§ **Stored data**:

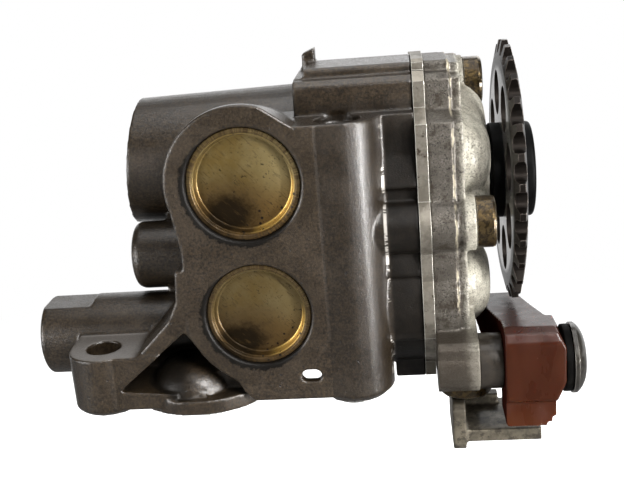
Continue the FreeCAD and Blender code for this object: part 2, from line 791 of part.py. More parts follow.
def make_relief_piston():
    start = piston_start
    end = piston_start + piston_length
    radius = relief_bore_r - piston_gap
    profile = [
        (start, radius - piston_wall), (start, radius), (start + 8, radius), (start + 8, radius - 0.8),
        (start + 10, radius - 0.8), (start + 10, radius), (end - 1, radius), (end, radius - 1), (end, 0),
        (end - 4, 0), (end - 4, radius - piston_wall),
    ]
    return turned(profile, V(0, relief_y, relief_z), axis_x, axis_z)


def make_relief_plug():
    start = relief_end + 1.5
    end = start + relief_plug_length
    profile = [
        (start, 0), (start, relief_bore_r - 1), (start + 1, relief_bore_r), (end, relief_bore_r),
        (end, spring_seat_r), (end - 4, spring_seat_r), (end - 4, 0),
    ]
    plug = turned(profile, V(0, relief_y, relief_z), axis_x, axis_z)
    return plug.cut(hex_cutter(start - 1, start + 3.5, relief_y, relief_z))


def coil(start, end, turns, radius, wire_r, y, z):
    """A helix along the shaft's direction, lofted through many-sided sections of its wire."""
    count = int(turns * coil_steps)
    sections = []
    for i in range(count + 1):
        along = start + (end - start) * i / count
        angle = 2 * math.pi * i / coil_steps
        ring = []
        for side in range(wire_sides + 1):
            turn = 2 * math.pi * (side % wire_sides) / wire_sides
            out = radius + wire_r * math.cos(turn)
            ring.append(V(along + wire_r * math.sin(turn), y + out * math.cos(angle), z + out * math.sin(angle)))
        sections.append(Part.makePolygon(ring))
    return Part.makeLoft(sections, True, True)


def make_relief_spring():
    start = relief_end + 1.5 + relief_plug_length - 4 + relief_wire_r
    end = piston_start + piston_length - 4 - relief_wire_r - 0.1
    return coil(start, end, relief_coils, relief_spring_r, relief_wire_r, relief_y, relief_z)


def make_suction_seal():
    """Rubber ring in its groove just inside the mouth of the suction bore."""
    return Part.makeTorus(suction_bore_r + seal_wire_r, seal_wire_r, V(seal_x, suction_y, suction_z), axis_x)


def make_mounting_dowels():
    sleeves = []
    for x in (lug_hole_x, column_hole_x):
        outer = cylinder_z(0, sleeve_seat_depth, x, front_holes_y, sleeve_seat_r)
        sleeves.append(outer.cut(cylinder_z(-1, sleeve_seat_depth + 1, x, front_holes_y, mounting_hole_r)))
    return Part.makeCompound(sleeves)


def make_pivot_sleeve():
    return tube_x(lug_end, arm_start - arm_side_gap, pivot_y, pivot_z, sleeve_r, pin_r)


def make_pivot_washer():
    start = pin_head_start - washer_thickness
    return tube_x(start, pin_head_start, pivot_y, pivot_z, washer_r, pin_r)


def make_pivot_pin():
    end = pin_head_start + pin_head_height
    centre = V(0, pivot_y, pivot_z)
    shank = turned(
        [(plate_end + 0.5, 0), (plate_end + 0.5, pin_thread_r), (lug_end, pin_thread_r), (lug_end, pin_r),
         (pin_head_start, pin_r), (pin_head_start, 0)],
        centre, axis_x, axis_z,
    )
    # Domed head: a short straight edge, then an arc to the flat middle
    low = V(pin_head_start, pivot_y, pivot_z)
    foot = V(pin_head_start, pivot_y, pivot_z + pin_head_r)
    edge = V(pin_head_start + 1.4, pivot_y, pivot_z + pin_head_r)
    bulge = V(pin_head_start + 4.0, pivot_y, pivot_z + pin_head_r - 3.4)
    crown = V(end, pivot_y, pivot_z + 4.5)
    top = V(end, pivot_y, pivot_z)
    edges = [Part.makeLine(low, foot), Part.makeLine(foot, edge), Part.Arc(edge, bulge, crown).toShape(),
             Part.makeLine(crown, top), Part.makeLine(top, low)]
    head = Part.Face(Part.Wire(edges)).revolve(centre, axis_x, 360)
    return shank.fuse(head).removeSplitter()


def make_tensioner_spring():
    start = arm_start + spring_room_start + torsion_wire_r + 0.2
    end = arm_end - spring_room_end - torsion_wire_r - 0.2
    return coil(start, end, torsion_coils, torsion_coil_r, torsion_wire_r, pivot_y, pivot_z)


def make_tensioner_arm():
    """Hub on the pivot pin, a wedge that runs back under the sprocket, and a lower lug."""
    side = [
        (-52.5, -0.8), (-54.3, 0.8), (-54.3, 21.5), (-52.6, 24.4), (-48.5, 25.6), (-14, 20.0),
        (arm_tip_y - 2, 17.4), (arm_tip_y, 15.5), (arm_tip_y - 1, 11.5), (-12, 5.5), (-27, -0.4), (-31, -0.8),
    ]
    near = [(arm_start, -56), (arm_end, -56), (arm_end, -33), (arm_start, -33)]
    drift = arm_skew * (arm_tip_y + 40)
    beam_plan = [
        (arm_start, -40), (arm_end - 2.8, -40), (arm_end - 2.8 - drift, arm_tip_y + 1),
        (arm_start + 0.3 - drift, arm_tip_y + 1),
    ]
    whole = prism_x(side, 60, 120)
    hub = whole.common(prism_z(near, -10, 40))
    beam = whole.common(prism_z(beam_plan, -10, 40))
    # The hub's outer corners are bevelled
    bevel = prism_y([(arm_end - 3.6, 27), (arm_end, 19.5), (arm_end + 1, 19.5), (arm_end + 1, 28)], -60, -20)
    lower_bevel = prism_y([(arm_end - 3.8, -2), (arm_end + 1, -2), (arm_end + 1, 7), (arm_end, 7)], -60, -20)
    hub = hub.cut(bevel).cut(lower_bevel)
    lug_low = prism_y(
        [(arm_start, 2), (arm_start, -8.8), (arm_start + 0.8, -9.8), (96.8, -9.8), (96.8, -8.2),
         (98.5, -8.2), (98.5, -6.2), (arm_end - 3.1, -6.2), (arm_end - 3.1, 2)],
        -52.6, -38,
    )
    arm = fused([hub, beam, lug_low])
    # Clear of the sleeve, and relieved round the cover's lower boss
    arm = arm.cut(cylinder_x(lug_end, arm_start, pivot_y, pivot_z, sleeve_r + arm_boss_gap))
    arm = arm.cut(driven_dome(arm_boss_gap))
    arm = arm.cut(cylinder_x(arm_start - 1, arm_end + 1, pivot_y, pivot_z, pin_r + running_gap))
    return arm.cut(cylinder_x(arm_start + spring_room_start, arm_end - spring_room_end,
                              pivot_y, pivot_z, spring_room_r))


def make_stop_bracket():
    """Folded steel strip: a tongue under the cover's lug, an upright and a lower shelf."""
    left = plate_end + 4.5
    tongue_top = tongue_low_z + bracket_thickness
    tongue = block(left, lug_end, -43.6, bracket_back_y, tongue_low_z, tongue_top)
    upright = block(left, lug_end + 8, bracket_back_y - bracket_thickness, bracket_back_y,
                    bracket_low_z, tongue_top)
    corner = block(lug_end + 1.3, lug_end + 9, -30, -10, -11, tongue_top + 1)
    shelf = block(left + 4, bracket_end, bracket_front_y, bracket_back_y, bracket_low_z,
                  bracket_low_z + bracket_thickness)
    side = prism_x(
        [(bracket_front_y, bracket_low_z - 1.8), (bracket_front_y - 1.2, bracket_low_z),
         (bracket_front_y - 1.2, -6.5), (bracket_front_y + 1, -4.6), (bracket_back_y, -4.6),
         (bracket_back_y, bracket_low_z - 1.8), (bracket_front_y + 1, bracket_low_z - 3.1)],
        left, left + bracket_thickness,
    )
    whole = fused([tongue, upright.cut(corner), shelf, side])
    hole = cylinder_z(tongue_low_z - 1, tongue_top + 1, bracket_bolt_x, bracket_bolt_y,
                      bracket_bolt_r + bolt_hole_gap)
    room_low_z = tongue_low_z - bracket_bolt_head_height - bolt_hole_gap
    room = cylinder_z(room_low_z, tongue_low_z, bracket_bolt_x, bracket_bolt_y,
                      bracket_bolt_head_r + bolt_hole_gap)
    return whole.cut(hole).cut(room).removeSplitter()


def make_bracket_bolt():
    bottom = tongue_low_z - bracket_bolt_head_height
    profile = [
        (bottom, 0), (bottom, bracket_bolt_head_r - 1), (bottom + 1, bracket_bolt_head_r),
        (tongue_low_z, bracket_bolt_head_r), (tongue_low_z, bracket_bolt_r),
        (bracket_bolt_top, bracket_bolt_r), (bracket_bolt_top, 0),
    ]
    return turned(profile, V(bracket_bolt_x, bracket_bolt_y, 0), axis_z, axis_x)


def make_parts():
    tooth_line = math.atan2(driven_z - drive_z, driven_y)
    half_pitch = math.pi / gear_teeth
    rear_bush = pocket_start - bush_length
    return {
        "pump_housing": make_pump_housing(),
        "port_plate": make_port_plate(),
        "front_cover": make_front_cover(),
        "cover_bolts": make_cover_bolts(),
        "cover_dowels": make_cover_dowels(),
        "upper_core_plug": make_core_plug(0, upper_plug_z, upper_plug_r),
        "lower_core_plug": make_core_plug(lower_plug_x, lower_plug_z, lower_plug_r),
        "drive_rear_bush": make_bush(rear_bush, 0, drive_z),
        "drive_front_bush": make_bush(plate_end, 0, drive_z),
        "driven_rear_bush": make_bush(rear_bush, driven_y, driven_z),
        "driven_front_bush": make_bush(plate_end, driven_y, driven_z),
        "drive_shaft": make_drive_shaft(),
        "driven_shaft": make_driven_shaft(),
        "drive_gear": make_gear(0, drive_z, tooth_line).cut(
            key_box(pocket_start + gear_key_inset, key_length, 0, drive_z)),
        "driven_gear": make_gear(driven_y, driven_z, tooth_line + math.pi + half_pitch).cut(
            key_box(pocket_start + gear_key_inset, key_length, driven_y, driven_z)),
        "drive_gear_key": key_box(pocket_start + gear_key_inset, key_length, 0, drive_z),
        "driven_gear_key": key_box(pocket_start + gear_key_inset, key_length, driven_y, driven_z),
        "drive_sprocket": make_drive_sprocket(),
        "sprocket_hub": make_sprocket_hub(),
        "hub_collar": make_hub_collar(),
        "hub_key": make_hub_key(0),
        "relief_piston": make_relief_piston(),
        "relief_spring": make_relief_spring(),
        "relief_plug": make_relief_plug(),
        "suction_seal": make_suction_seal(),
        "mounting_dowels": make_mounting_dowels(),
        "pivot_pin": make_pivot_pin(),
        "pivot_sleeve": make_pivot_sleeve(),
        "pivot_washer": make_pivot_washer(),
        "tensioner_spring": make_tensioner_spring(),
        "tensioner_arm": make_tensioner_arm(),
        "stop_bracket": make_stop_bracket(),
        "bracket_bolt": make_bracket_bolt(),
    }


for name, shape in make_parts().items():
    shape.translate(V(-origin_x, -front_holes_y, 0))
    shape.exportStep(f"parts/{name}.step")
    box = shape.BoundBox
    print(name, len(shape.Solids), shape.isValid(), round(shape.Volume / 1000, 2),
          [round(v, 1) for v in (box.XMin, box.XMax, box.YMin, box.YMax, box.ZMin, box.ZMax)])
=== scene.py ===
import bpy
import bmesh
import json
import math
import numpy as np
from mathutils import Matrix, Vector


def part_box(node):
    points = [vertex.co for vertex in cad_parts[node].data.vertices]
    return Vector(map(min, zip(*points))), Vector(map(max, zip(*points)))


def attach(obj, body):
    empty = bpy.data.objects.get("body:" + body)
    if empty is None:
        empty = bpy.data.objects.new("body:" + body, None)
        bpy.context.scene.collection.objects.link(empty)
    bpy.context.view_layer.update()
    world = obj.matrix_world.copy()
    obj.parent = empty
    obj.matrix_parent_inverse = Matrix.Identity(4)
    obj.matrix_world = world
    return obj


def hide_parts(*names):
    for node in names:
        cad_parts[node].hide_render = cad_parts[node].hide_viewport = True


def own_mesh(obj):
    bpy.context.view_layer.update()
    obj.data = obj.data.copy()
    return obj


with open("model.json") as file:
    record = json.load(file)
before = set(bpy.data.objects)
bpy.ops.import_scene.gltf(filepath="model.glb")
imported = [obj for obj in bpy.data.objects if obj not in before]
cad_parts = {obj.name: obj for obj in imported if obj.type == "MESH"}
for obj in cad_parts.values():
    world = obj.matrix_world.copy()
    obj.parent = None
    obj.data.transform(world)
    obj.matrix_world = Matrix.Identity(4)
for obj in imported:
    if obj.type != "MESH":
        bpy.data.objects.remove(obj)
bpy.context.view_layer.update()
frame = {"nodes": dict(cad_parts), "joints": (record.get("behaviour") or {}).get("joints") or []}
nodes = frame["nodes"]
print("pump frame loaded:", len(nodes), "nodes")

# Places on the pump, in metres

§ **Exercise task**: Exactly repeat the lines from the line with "for name, shape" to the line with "obj.matrix_world = Matrix.Identity(4)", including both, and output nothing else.

§ **Expected answer**:
for name, shape in make_parts().items():
    shape.translate(V(-origin_x, -front_holes_y, 0))
    shape.exportStep(f"parts/{name}.step")
    box = shape.BoundBox
    print(name, len(shape.Solids), shape.isValid(), round(shape.Volume / 1000, 2),
          [round(v, 1) for v in (box.XMin, box.XMax, box.YMin, box.YMax, box.ZMin, box.ZMax)])
=== scene.py ===
import bpy
import bmesh
import json
import math
import numpy as np
from mathutils import Matrix, Vector


def part_box(node):
    points = [vertex.co for vertex in cad_parts[node].data.vertices]
    return Vector(map(min, zip(*points))), Vector(map(max, zip(*points)))


def attach(obj, body):
    empty = bpy.data.objects.get("body:" + body)
    if empty is None:
        empty = bpy.data.objects.new("body:" + body, None)
        bpy.context.scene.collection.objects.link(empty)
    bpy.context.view_layer.update()
    world = obj.matrix_world.copy()
    obj.parent = empty
    obj.matrix_parent_inverse = Matrix.Identity(4)
    obj.matrix_world = world
    return obj


def hide_parts(*names):
    for node in names:
        cad_parts[node].hide_render = cad_parts[node].hide_viewport = True


def own_mesh(obj):
    bpy.context.view_layer.update()
    obj.data = obj.data.copy()
    return obj


with open("model.json") as file:
    record = json.load(file)
before = set(bpy.data.objects)
bpy.ops.import_scene.gltf(filepath="model.glb")
imported = [obj for obj in bpy.data.objects if obj not in before]
cad_parts = {obj.name: obj for obj in imported if obj.type == "MESH"}
for obj in cad_parts.values():
    world = obj.matrix_world.copy()
    obj.parent = None
    obj.data.transform(world)
    obj.matrix_world = Matrix.Identity(4)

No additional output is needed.